**Dataset extract**
- - - - - - -

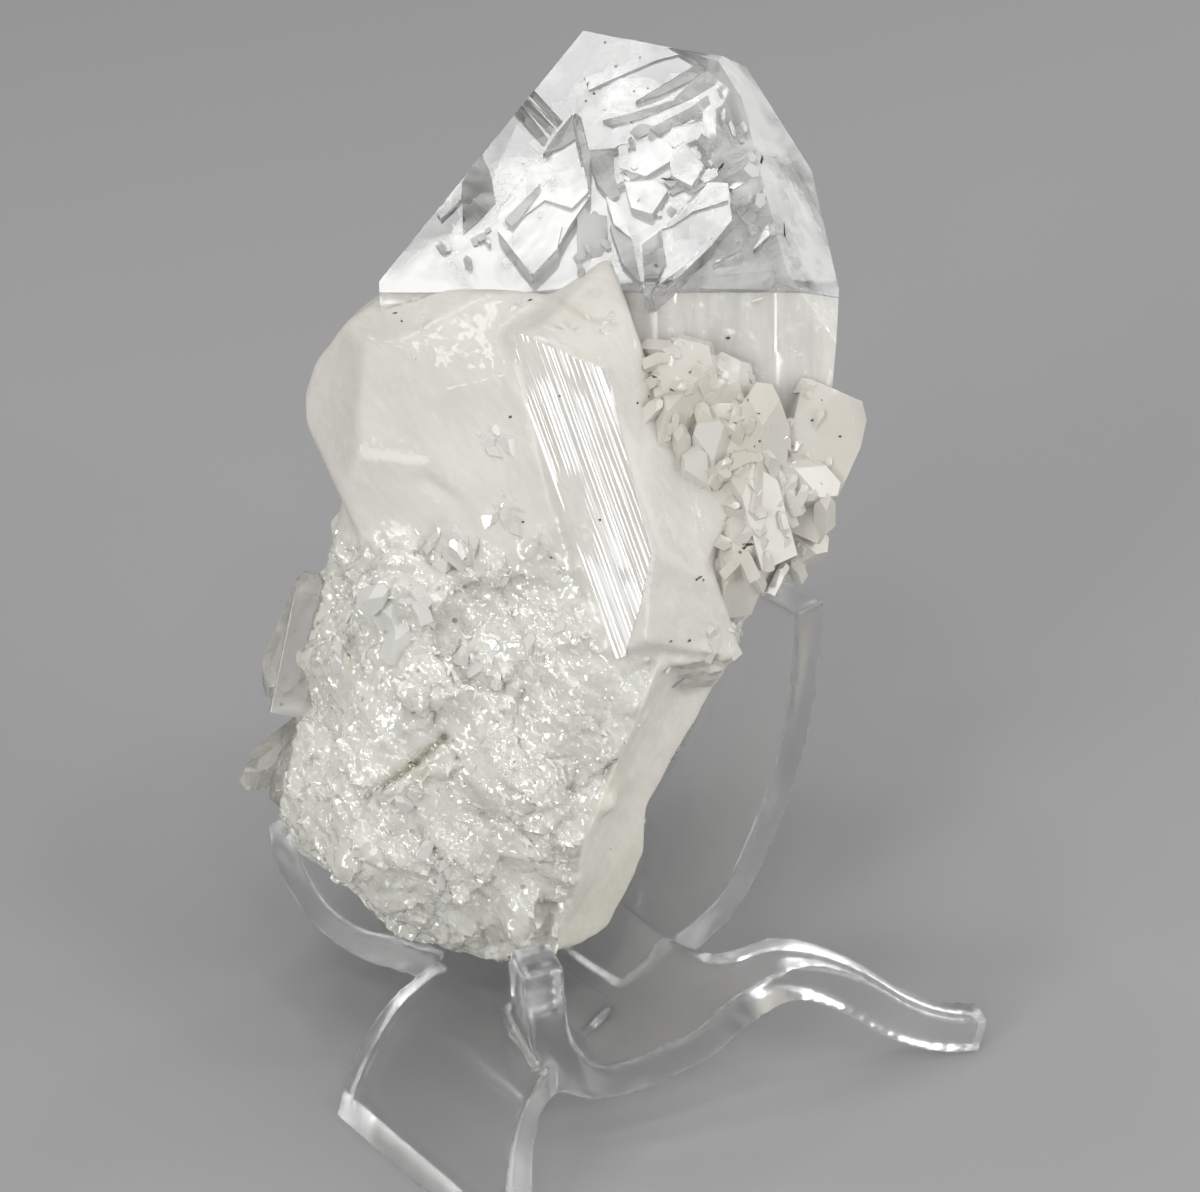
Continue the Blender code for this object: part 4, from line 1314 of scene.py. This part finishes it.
def floor():
    bpy.ops.mesh.primitive_plane_add(size=6, location=(0, 1.2, 0))
    ground = bpy.context.object
    ground.name = "floor"
    s = Surface("pale_floor")
    s.put({"Base Color": (0.36, 0.36, 0.365), "Roughness": 0.9})
    ground.data.materials.append(s.material)


def softbox(name, place, target, size, radiance):
    """Rectangular soft light that looks at a point; power follows from its radiance."""
    lamp = bpy.data.lights.new(name, "AREA")
    lamp.shape = "RECTANGLE"
    lamp.size, lamp.size_y = size
    lamp.energy = radiance * size[0] * size[1] * math.pi
    holder = bpy.data.objects.new(name, lamp)
    holder.location = place
    look = Vector(target) - Vector(place)
    holder.rotation_euler = look.to_track_quat("-Z", "Y").to_euler()
    link(holder)


# Where the lights look: the crown's front face and the striated face, in metres
CROWN_FACE = Vector((-0.007, 0.030, 0.086))
RIDGED_FACE = Vector((-0.004, 0, 0.061))

# Soft lights: place and size in metres, radiance and what they look at
SOFT_LIGHTS = {
    "overhead": ((-0.112, 0.066, 0.98), (0.16, 0.16), 9.5, CROWN_FACE),
    "low_left": ((-0.503, -0.692, 0.347), (0.28, 0.42), 9, RIDGED_FACE),
    "right_back": ((0.70, 0.55, 0.29), (0.6, 0.6), 1.1, CROWN_FACE),
    "right_fill": ((1.05, -0.35, 0.42), (0.9, 0.8), 2.9, RIDGED_FACE),
}

# Small lights that glint in the stone's facets: turn to the right and height, in degrees
GLINTS = [
    (48, 38), (-30, 62), (20, 74), (-75, 45), (85, 62), (-140, 55), (150, 40), (-12, 28), (18, 46),
    (110, 20), (-105, 70), (-50, 20)]
GLINT_AWAY = 0.9
GLINT_SIZE = 0.085
GLINT_RADIANCE = 18

# Even light from all around
DAYLIGHT = (1, 0.99, 0.975, 1)
DAYLIGHT_STRENGTH = 0.385


def lights():
    """Bright even surroundings, with soft lights that the flat faces mirror."""
    for name, (place, size, radiance, target) in SOFT_LIGHTS.items():
        softbox(name, place, target, size, radiance)
    for index, (turn, height) in enumerate(GLINTS):
        turn = math.radians(turn)
        height = math.radians(height)
        way = Vector((math.sin(turn) * math.cos(height), -math.cos(turn) * math.cos(height),
                      math.sin(height)))
        softbox(f"glint_{index}", RIDGED_FACE + way * GLINT_AWAY, RIDGED_FACE, (GLINT_SIZE, GLINT_SIZE),
                GLINT_RADIANCE)
    world = bpy.data.worlds.new("studio")
    world.use_nodes = True
    world.node_tree.nodes["Background"].inputs["Color"].default_value = DAYLIGHT
    world.node_tree.nodes["Background"].inputs["Strength"].default_value = DAYLIGHT_STRENGTH
    bpy.context.scene.world = world


def camera():
    """The photograph's viewpoint."""
    lens = bpy.data.cameras.new("photo_view")
    lens.lens = lens.sensor_width * FOCAL / PHOTO_WIDTH
    lens.clip_start = 0.01
    holder = bpy.data.objects.new("photo_view", lens)
    holder.location = PLACING @ EYE
    holder.rotation_euler = Euler((math.radians(90 - CLUSTER_LEAN), 0, 0))
    link(holder)
    bpy.context.scene.camera = holder


def dress(piece, surface, node):
    """Give a piece its material, and tie it to the part."""
    piece.data.materials.clear()
    piece.data.materials.append(surface)
    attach(piece, "root")
    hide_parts(node)


def main():
    scene = bpy.context.scene
    scene.view_settings.view_transform = "Standard"
    scene.view_settings.exposure = -0.25
    scene.cycles.max_bounces = 24
    scene.cycles.diffuse_bounces = 2
    scene.cycles.glossy_bounces = 16
    scene.cycles.transmission_bounces = 24
    glass = glassy_material("glassy_crystal", (0.985, 0.985, 0.975), 0.015, (0.55, 0.97), 0.9)
    clear = glassy_material("small_clear", (0.95, 0.935, 0.89), 0.03, (0.45, 0.85), 0.6)
    pale = milky_material("pale_base", (0.58, 0.57, 0.53), (0.65, 0.64, 0.605), 0.15, speck=0.5,
                          coat=0.35, sparkle=0.25, spread=0.8, grain=(0, 1, 0))
    core = milky_material("cloudy_core", (0.95, 0.955, 0.945), (0.98, 0.98, 0.975), 0.15)
    beige = milky_material("beige_crystal", (0.85, 0.81, 0.715), (0.965, 0.945, 0.89), 0.05, 0.32, 0.9,
                           coat=0.35, sparkle=0.12)
    bits = milky_material("frosting", (0.78, 0.78, 0.715), (0.91, 0.91, 0.855), 0.04, 0, 0.4,
                          specular=1)
    fine = milky_material("druse_crystal", (0.86, 0.85, 0.79), (0.96, 0.955, 0.91), 0.04, 0.28, 0.4,
                          specular=1)
    dark = grain_material("dark_grain", (0.035, 0.028, 0.02), (0.09, 0.07, 0.045))
    gold = grain_material("gold_grain", (0.13, 0.085, 0.03), (0.36, 0.27, 0.12))
    cluster = "apophyllite_cluster"
    body = fused_body()
    pieces = [(crown(), glass), (crown_core(), core), (crown_base(), pale),
              (striated_face(), ridged_material()), (body, body_material()),
              (right_cluster(), beige), (outer_crystals(), clear)]
    trees = [seen_tree(piece) for piece, surface in pieces]
    pieces += [(frosting(body), bits), (druses(seen_tree(body)), fine),
               (grains("dark_grains", DARK_GRAINS, trees, GRAIN_LIFT, 500), dark),
               (grains("gold_grains", GOLD_GRAINS, trees, GRAIN_LIFT, 530), gold),
               (grains("white_needles", WHITE_NEEDLES, trees, 0, 560), bits)]
    for piece, surface in pieces:
        dress(piece, surface, cluster)
    dress(stand(), acrylic_material(), "display_stand")
    floor()
    lights()
    camera()


main()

- - - - - - -

**Problem description**
Go through the material above line by line and copy it exactly.

**Worked answer**
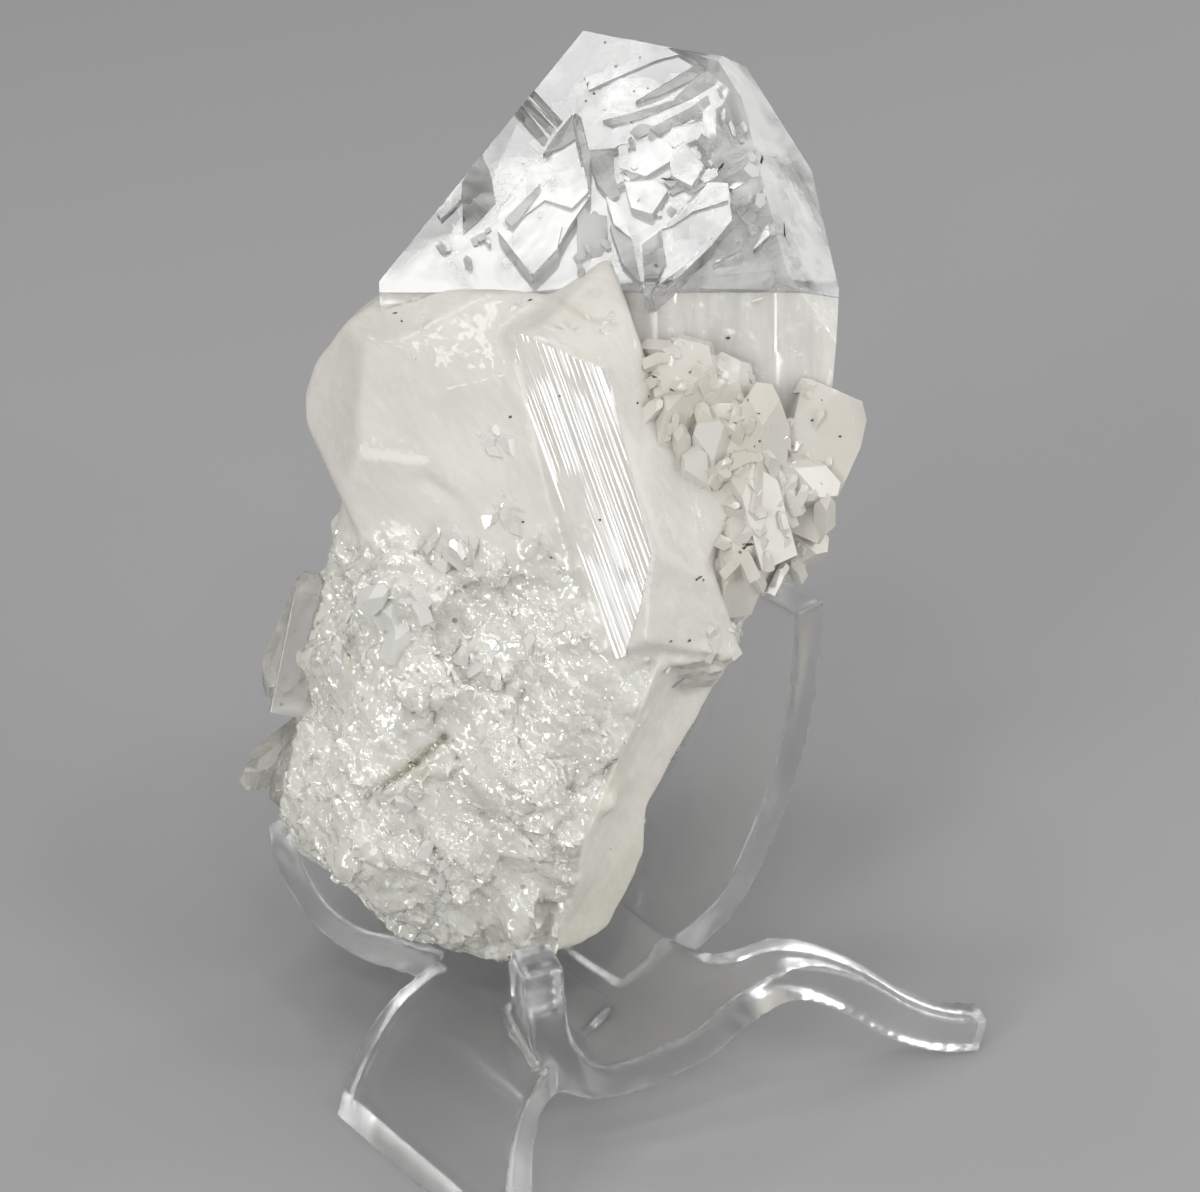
Continue the Blender code for this object: part 4, from line 1314 of scene.py. This part finishes it.
def floor():
    bpy.ops.mesh.primitive_plane_add(size=6, location=(0, 1.2, 0))
    ground = bpy.context.object
    ground.name = "floor"
    s = Surface("pale_floor")
    s.put({"Base Color": (0.36, 0.36, 0.365), "Roughness": 0.9})
    ground.data.materials.append(s.material)


def softbox(name, place, target, size, radiance):
    """Rectangular soft light that looks at a point; power follows from its radiance."""
    lamp = bpy.data.lights.new(name, "AREA")
    lamp.shape = "RECTANGLE"
    lamp.size, lamp.size_y = size
    lamp.energy = radiance * size[0] * size[1] * math.pi
    holder = bpy.data.objects.new(name, lamp)
    holder.location = place
    look = Vector(target) - Vector(place)
    holder.rotation_euler = look.to_track_quat("-Z", "Y").to_euler()
    link(holder)


# Where the lights look: the crown's front face and the striated face, in metres
CROWN_FACE = Vector((-0.007, 0.030, 0.086))
RIDGED_FACE = Vector((-0.004, 0, 0.061))

# Soft lights: place and size in metres, radiance and what they look at
SOFT_LIGHTS = {
    "overhead": ((-0.112, 0.066, 0.98), (0.16, 0.16), 9.5, CROWN_FACE),
    "low_left": ((-0.503, -0.692, 0.347), (0.28, 0.42), 9, RIDGED_FACE),
    "right_back": ((0.70, 0.55, 0.29), (0.6, 0.6), 1.1, CROWN_FACE),
    "right_fill": ((1.05, -0.35, 0.42), (0.9, 0.8), 2.9, RIDGED_FACE),
}

# Small lights that glint in the stone's facets: turn to the right and height, in degrees
GLINTS = [
    (48, 38), (-30, 62), (20, 74), (-75, 45), (85, 62), (-140, 55), (150, 40), (-12, 28), (18, 46),
    (110, 20), (-105, 70), (-50, 20)]
GLINT_AWAY = 0.9
GLINT_SIZE = 0.085
GLINT_RADIANCE = 18

# Even light from all around
DAYLIGHT = (1, 0.99, 0.975, 1)
DAYLIGHT_STRENGTH = 0.385


def lights():
    """Bright even surroundings, with soft lights that the flat faces mirror."""
    for name, (place, size, radiance, target) in SOFT_LIGHTS.items():
        softbox(name, place, target, size, radiance)
    for index, (turn, height) in enumerate(GLINTS):
        turn = math.radians(turn)
        height = math.radians(height)
        way = Vector((math.sin(turn) * math.cos(height), -math.cos(turn) * math.cos(height),
                      math.sin(height)))
        softbox(f"glint_{index}", RIDGED_FACE + way * GLINT_AWAY, RIDGED_FACE, (GLINT_SIZE, GLINT_SIZE),
                GLINT_RADIANCE)
    world = bpy.data.worlds.new("studio")
    world.use_nodes = True
    world.node_tree.nodes["Background"].inputs["Color"].default_value = DAYLIGHT
    world.node_tree.nodes["Background"].inputs["Strength"].default_value = DAYLIGHT_STRENGTH
    bpy.context.scene.world = world


def camera():
    """The photograph's viewpoint."""
    lens = bpy.data.cameras.new("photo_view")
    lens.lens = lens.sensor_width * FOCAL / PHOTO_WIDTH
    lens.clip_start = 0.01
    holder = bpy.data.objects.new("photo_view", lens)
    holder.location = PLACING @ EYE
    holder.rotation_euler = Euler((math.radians(90 - CLUSTER_LEAN), 0, 0))
    link(holder)
    bpy.context.scene.camera = holder


def dress(piece, surface, node):
    """Give a piece its material, and tie it to the part."""
    piece.data.materials.clear()
    piece.data.materials.append(surface)
    attach(piece, "root")
    hide_parts(node)


def main():
    scene = bpy.context.scene
    scene.view_settings.view_transform = "Standard"
    scene.view_settings.exposure = -0.25
    scene.cycles.max_bounces = 24
    scene.cycles.diffuse_bounces = 2
    scene.cycles.glossy_bounces = 16
    scene.cycles.transmission_bounces = 24
    glass = glassy_material("glassy_crystal", (0.985, 0.985, 0.975), 0.015, (0.55, 0.97), 0.9)
    clear = glassy_material("small_clear", (0.95, 0.935, 0.89), 0.03, (0.45, 0.85), 0.6)
    pale = milky_material("pale_base", (0.58, 0.57, 0.53), (0.65, 0.64, 0.605), 0.15, speck=0.5,
                          coat=0.35, sparkle=0.25, spread=0.8, grain=(0, 1, 0))
    core = milky_material("cloudy_core", (0.95, 0.955, 0.945), (0.98, 0.98, 0.975), 0.15)
    beige = milky_material("beige_crystal", (0.85, 0.81, 0.715), (0.965, 0.945, 0.89), 0.05, 0.32, 0.9,
                           coat=0.35, sparkle=0.12)
    bits = milky_material("frosting", (0.78, 0.78, 0.715), (0.91, 0.91, 0.855), 0.04, 0, 0.4,
                          specular=1)
    fine = milky_material("druse_crystal", (0.86, 0.85, 0.79), (0.96, 0.955, 0.91), 0.04, 0.28, 0.4,
                          specular=1)
    dark = grain_material("dark_grain", (0.035, 0.028, 0.02), (0.09, 0.07, 0.045))
    gold = grain_material("gold_grain", (0.13, 0.085, 0.03), (0.36, 0.27, 0.12))
    cluster = "apophyllite_cluster"
    body = fused_body()
    pieces = [(crown(), glass), (crown_core(), core), (crown_base(), pale),
              (striated_face(), ridged_material()), (body, body_material()),
              (right_cluster(), beige), (outer_crystals(), clear)]
    trees = [seen_tree(piece) for piece, surface in pieces]
    pieces += [(frosting(body), bits), (druses(seen_tree(body)), fine),
               (grains("dark_grains", DARK_GRAINS, trees, GRAIN_LIFT, 500), dark),
               (grains("gold_grains", GOLD_GRAINS, trees, GRAIN_LIFT, 530), gold),
               (grains("white_needles", WHITE_NEEDLES, trees, 0, 560), bits)]
    for piece, surface in pieces:
        dress(piece, surface, cluster)
    dress(stand(), acrylic_material(), "display_stand")
    floor()
    lights()
    camera()


main()